Jerusalem Journal # 183
Hezekiah’s Tunnel is the subterranean marvel beneath Jerusalem’s ancient City of David. Judah’s king had ordered the tunnel be hewn through bedrock by two teams of construction workers as the Assyrian army advanced on Jerusalem in 701 B.C. Using only the sound of pick axes on rock, the teams, starting at different locations, miraculously met in the middle, thus creating a conduit to bring the only fresh water source inside the city walls while closing off access for the enemy forces. It was a tunnel to life and hope for a future.
I remember the first time I went through Hezekiah’s Tunnel. It was the Thanksgiving holiday season of 1993. I was nearly twenty years into a rocky and increasingly volatile marriage in need of healing, that in some ways seemed like a tunnel. My former husband and I brought our two daughters to Israel to experience both the spiritual connection I longed for them to absorb and the spirit of adventure their father envisioned.
We joined a small band of tourists at Hezekiah’s Tunnel. The winter rains had already begun. As we stepped down into the cold rushing water it climbed to my knees, sending a shiver up my spine. Like elephants in the circus, each of us grabbed hold of the waistband of the one in front of us and sloshed through the narrow stone channel, clinging to a flickering candle which leapt and danced then extinguished numerous times in the dank darkness of the gusty tunnel, the current sweeping us onward. Eventually victory was celebrated as we emerged into the light at the end of the journey. A collective family memory put another photo on the walls of our minds. We survived the tunnel!
Fast forward twenty-one years and I am now LIVING in Jerusalem, eighteen years beyond a broken marriage and now on a prostate cancer journey toward healing with Gary, my husband of nine years. Last July, upon getting the diagnosis of cancer in California, Gary and I sensed we were to return to our home in Israel and seek medical treatment in Jerusalem. Doctor consultations, tests, and many disappointing delays kept us on our knees praying. We awaited what other cancer survivors termed, “The Tunnel” of treatment.
Always the optimist, I suggested to Gary that God was going to make this tunnel more like a covered bridge that would get him from aggressive prostate cancer to full health. I imagined that covered bridge to have long open window spaces where he could view the beauty of the countryside as he journeyed over an abyss far below. Along the way there would be a variety of tables and chairs where we would meet new friends and sit to share stories.
In the midst of the treatment delays, Gary’s frustration and feeling completely out of control got the best of him. Driving from the hospital to our worship service after another delay, he found himself crying out to God saying, “I don’t even know if I am in the right place anymore.” We slid into the service late and as the pastor’s message began, Gary noticed something on his arm that was moving. It was a tiny neon green, black beady-eyed praying mantis! I whispered that it had come to pray for him. For the entire forty-minute sermon that nymph walked up one arm and down the other. At times it stood at the end of Gary’s fingers, peering at him in a prayer-like pose with those black beady eyes. We were in an underground auditorium devoid of plants. How did that praying mantis happen to show up on GARY’S arm and at THAT precise time?

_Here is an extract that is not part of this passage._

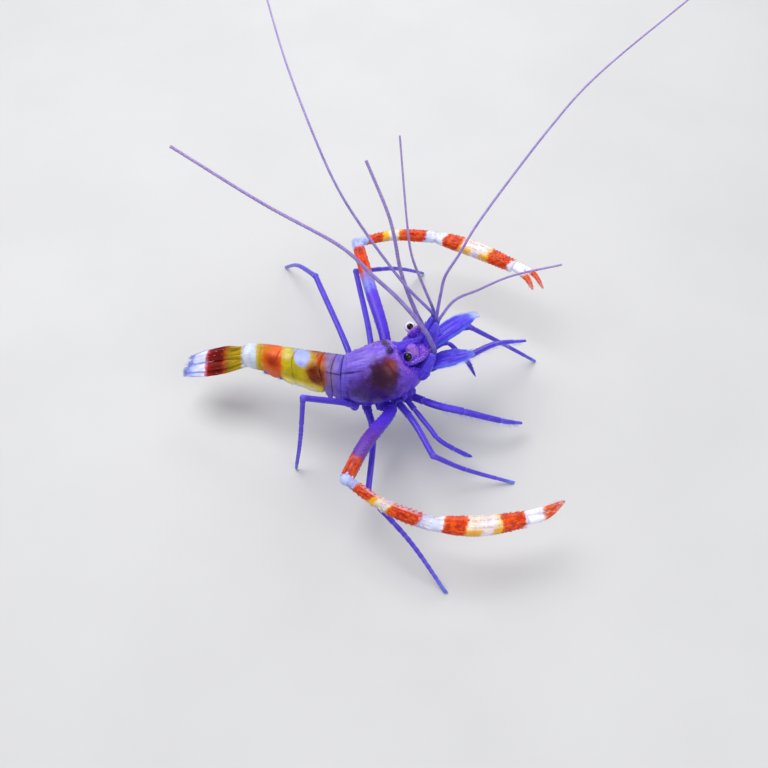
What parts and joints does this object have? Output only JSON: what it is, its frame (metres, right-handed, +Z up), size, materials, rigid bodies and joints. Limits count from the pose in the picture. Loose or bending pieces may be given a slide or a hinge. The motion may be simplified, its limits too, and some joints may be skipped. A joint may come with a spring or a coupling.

I’ll admit that I am a bit mischievous and considered what might happen if I flicked it into the audience or placed it on the shoulder of a friend sitting in front of us, but the thought of a scream from that friend swallowed my mischief. Gary got up at the close of the service saying he had to find a plant for his tiny visitor who seemed so out of place.
A potted schefflera in the upstairs lobby welcomed the miniature messenger. As Gary released the tiny creature to a place just right for it, the Creator of the Universe spoke into Gary’s spirit. “Gary, you are so very worried about this little creature being completely out of his element. You know he belongs on a plant. Just as you are concerned for him being in the right place, so I am concerned for you and I have placed you in the right place. Trust Me!”
One thing I am convinced of is that tunnel journeys are faith-stretchers and faith-builders. Those tables and chairs scattered along the “covered bridge” have been filled with hospital staff and fellow patients hungry for laughter, friendship, and hope. Joy is contagious and we determined to bring God’s joy and light each day by learning people’s names, lavishing smiles upon them, sharing stories, and offering to pray for them.
We heard from a friend that a tradition in Houston’s M.D. Anderson radiation department is for the patient to ring a bell when they emerge from “the tunnel.” It is the sound of hope for other patients still sloshing through their treatments. We’ve brought that tradition to Jerusalem, middle-eastern style. We tied a scarlet cord from a small wooden sheep to a sheep bell to represent the Lord’s care for us, His sheep, and wrote a card with Psalm 100. So, with great thanksgiving for hope renewed and for all who prayed us through “the tunnel,” I rang the bell for Gary last week as he completed his forty-one radiation treatments. We will learn the results in a few months. Happy Thanksgiving to you in the U.S. May your every day be one of thanks.